We had lunch at the park’s picnic spot, nestled in a quaint spot just below the crotch of a T Rex that was ripping a huge gory hunk of meat from the throat of a hapless brontosaurus. The remainder of the park was populated by a variety of prehistoric beasts, including my old favorite, the ankylosaurus, plus the giant cobra, giant mantis, giant sloth, and towering statue of King Kong with one hand extended so that you could sit in his palm and have your picture taken, provided you didn’t mind sitting in a pool of cold, brackish water. At one point, the Kong statue had been pestered by a biplane suspended from a tree branch, but the plane had long since disappeared, presumably stolen by the proverbial “hooligans,” or possibly “young punks.” I vowed then and there that if I ever struck it rich, I’d purchase a new fiberglass biplane and donate it to Dinosaur Land. At the same time, I suppose it was nice for Kong to finally get a break from the incessant machine gun fire he’d otherwise have to endure.

These are the moral dilemmas that keep me up at night.

After wrapping our tour of Dinosaur Land and walking out of the souvenir shop with a bag full of little rubber dinosaurs, we headed over to see the white post for which the small town of White Post was named.
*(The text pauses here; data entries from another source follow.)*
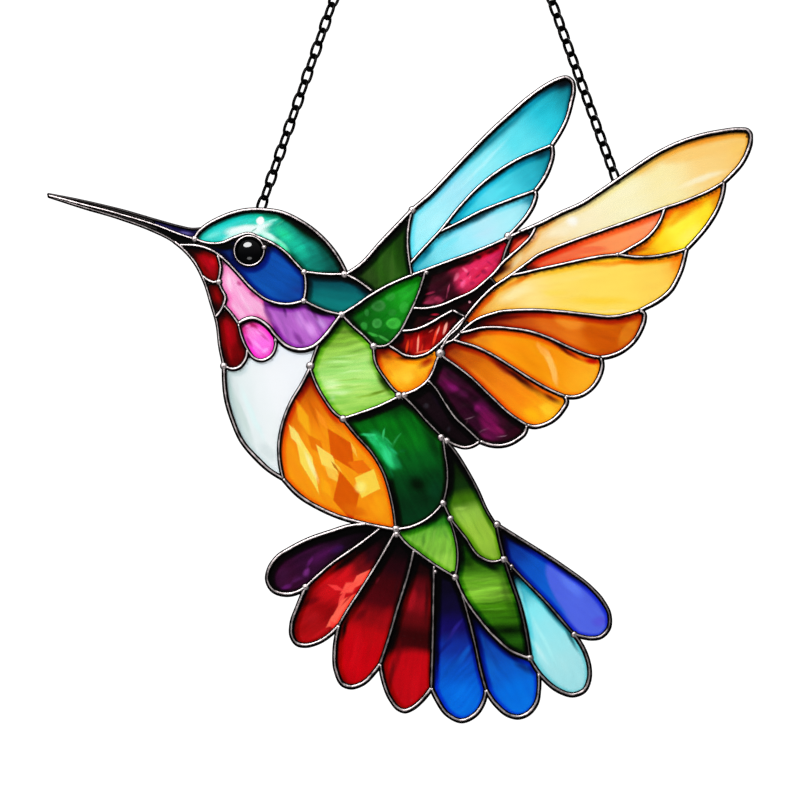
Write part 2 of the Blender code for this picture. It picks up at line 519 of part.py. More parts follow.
def link_mesh(pitch, collection):
    """One chain link along Z, six-sided, of three-sided wire.

    The wire has an edge inward, all round the link, so that it fuses with the next link's where they rest.
    """
    high = (pitch + LINK_WIRE) / 2
    wide = (LINK_WIDTH - LINK_WIRE) / 2
    loop = [(wide, 0), (LINK_CORNER * wide, -high), (-LINK_CORNER * wide, -high)]
    loop += [(-x, -z) for x, z in loop]

    section = bpy.data.curves.new("link_section", "CURVE")
    section.dimensions = "2D"
    wire = section.splines.new("POLY")
    wire.points.add(2)
    for point, (x, y) in zip(wire.points, circle((0, 0), LINK_SECTION, 3, -math.pi / 2)):
        point.co = (x * MM, y * MM, 0, 1)
    wire.use_cyclic_u = True

    curve = bpy.data.curves.new("link", "CURVE")
    curve.dimensions = "3D"
    curve.bevel_mode = "OBJECT"
    curve.bevel_object = new_object("link_section", section, collection)
    spline = curve.splines.new("POLY")
    spline.points.add(len(loop) - 1)
    for point, (x, z) in zip(spline.points, loop):
        point.co = (x * MM, 0, z * MM, 1)
    spline.use_cyclic_u = True
    guide = new_object("link_guide", curve, collection)
    bpy.context.view_layer.update()
    return bpy.data.meshes.new_from_object(guide.evaluated_get(bpy.context.evaluated_depsgraph_get()))


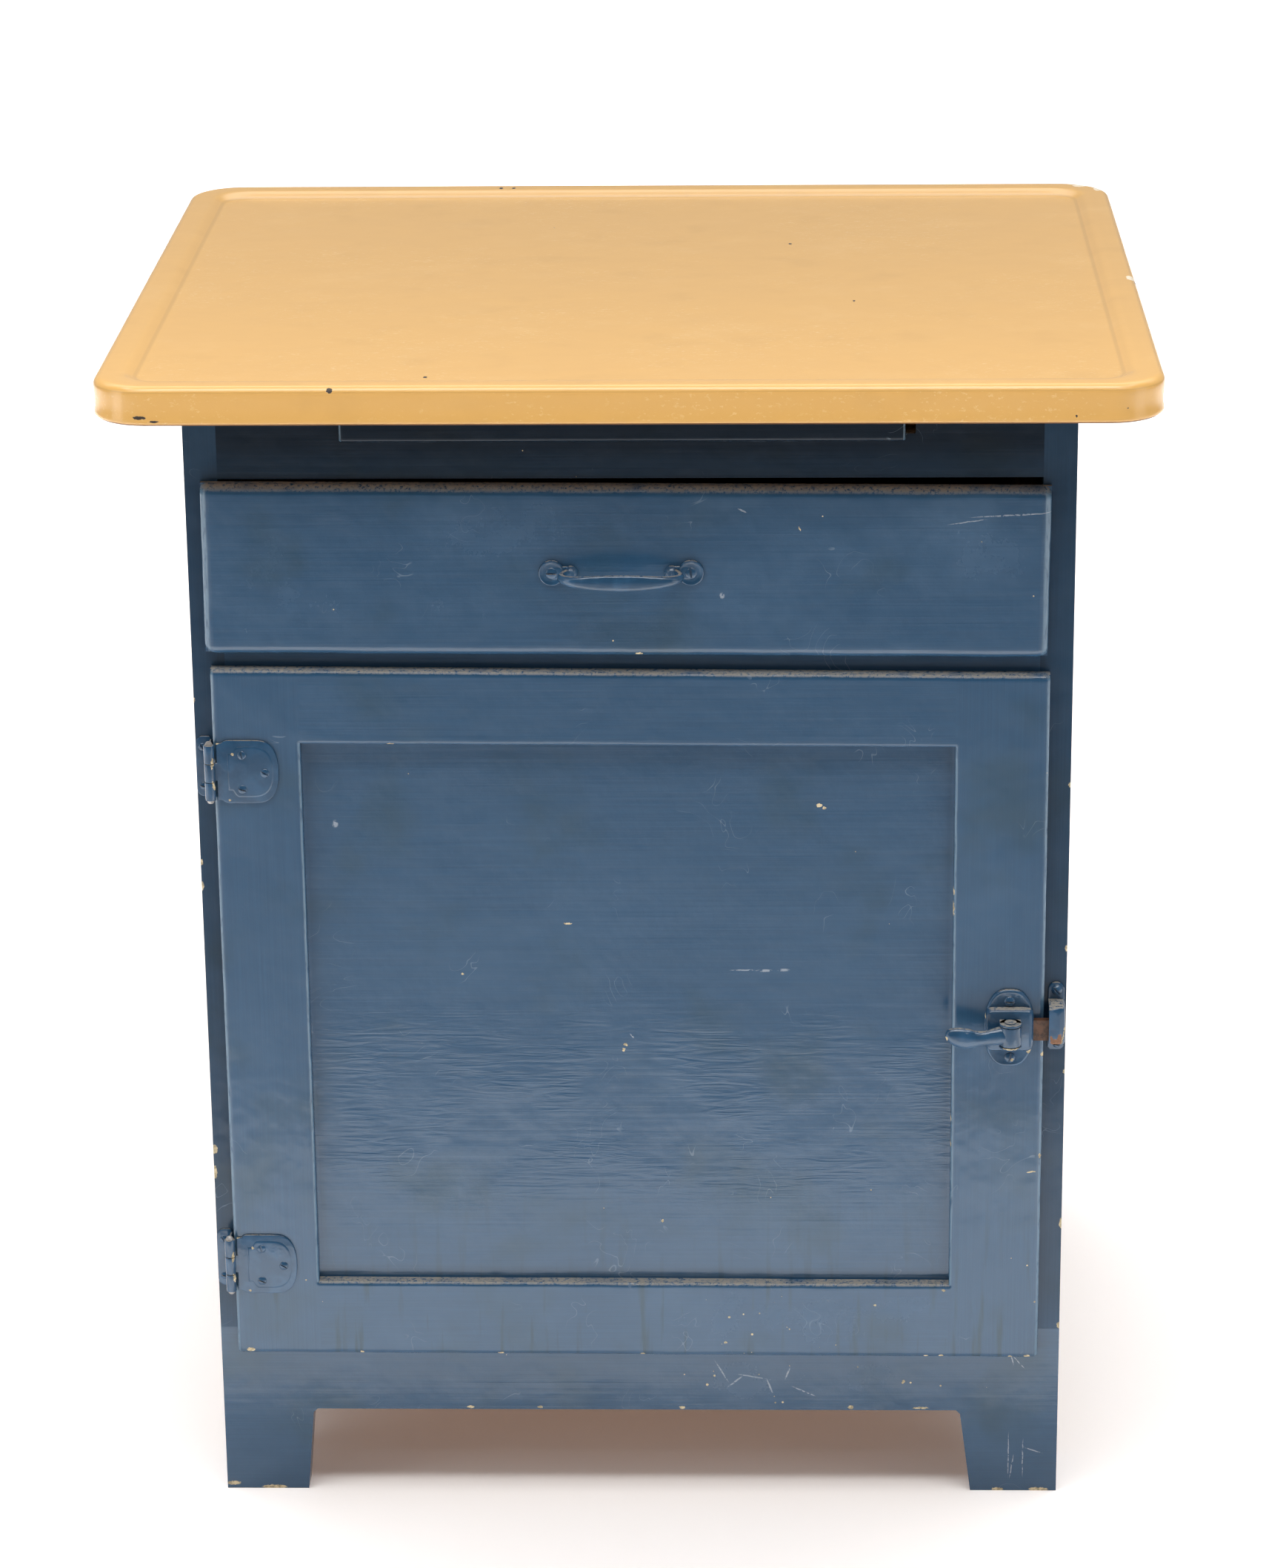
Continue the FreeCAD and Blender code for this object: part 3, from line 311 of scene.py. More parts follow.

The post was put in place sometime around 1750 by none other than George Washington himself, ostensibly as a marker to signify the way to the estate of one Lord Fairfax. I assume what Washington was really saying was, “Egads, man! When riding from stately Mount Vernon to visit Lord Fairfax, one simply must stop in to marvel at the lime green dimitredon on display at Ye Oldde Lande of Dynosars and Dragyns,” but my history is fuzzy on this account.